なにより新鮮な食材を炭や薪で焼いたら美味しいし。
食べれない食材が食べれるようになったら新しい食材の発見の嬉しさや楽しさが出てくる。

このなかで「自然」(ネイチャー的意味合い)だけでなく、「世界」も入ってくるのは何故かというと。世界を通して「自分のいる場所」をみたときにそれが素晴らしい場所だと認識できるから。もちろん世界のありとあらゆるプリミティブな調理法とその食文化を知ることがめちゃくちゃ大事だ、そしてその文化を知りたい。
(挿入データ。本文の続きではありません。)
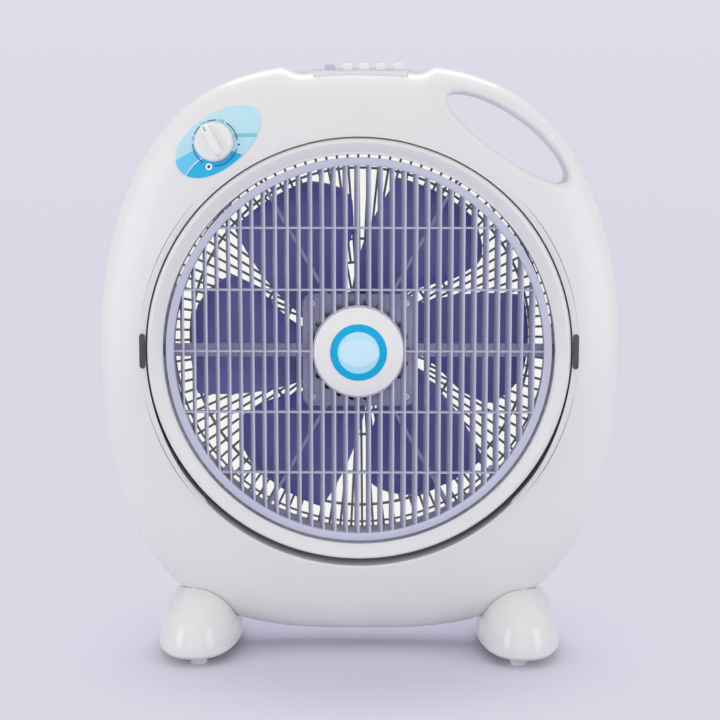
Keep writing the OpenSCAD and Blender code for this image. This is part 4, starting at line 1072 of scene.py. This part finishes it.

ただそこの世界の表現は僕ではないその世界にいる誰かが同じように考えてやってくれれば嬉しいなあと思う。
そして、その世界にない自分がいる場所が、どこの世界にないものだと認識して「自分のいる場所の素晴らしさ」を表現してみたいので「世界」という方向性もでてくる。

「自分のいる場所」はまぎれもなく世界の一部であって繋がっているから最終的には大いなる問題の解決の小さい糸口になてくれればいい。

最後は「螺旋」だ。
結局ここで言ってることをなにも説明を受けずに動作だけみると、もしかしたら「森で木を焚き、肉を焼く」とかっていう何の変哲もないものになってしまう可能性がある。
動作だけみることは「螺旋」を上から見ることで、本質を知り中身を知ってから見ることは「螺旋」を横から視ることだと考えている。
なので前時代の「回帰」ではなくプリミティブな要素を用いた「時代の螺旋の1段階上」への到達というイメージだ。
今、発酵がブームになっているのはその側面もあるからかもしれないな。

アンコントロールの中のコントロールというか、不自由の中の自由というかそういうものに魅力と可能性があるからだと思う。

(まあ、全然設備も仲間もいなくて僕自身、横から視れてないけど…。
横から視れるようになったら世界が新しい視点がまた持てるようになるんじゃないかと思っています。)

僕の「表現」という矢印の方向性はこんな感じだ。
全くテクノロジーを使わないってことではないし、表現にガッツリよっておよそ料理というものを作らないとかそんな感じでもないし、自然を人の力でコントロール可に置きたいというのもなんか違います。


テクノロジーはツールであって忌み嫌うものじゃない。
表現に重きを置いて食べれない物を作るのは「食の表現」ではない。
自然は学ぶものであって依存することじゃないと考えています。


2021/0529
語尾、トンマナを訂正しました。自分の記事を読むと、なるほど根底は変わっていないようです。引き続きよろしくお願いします。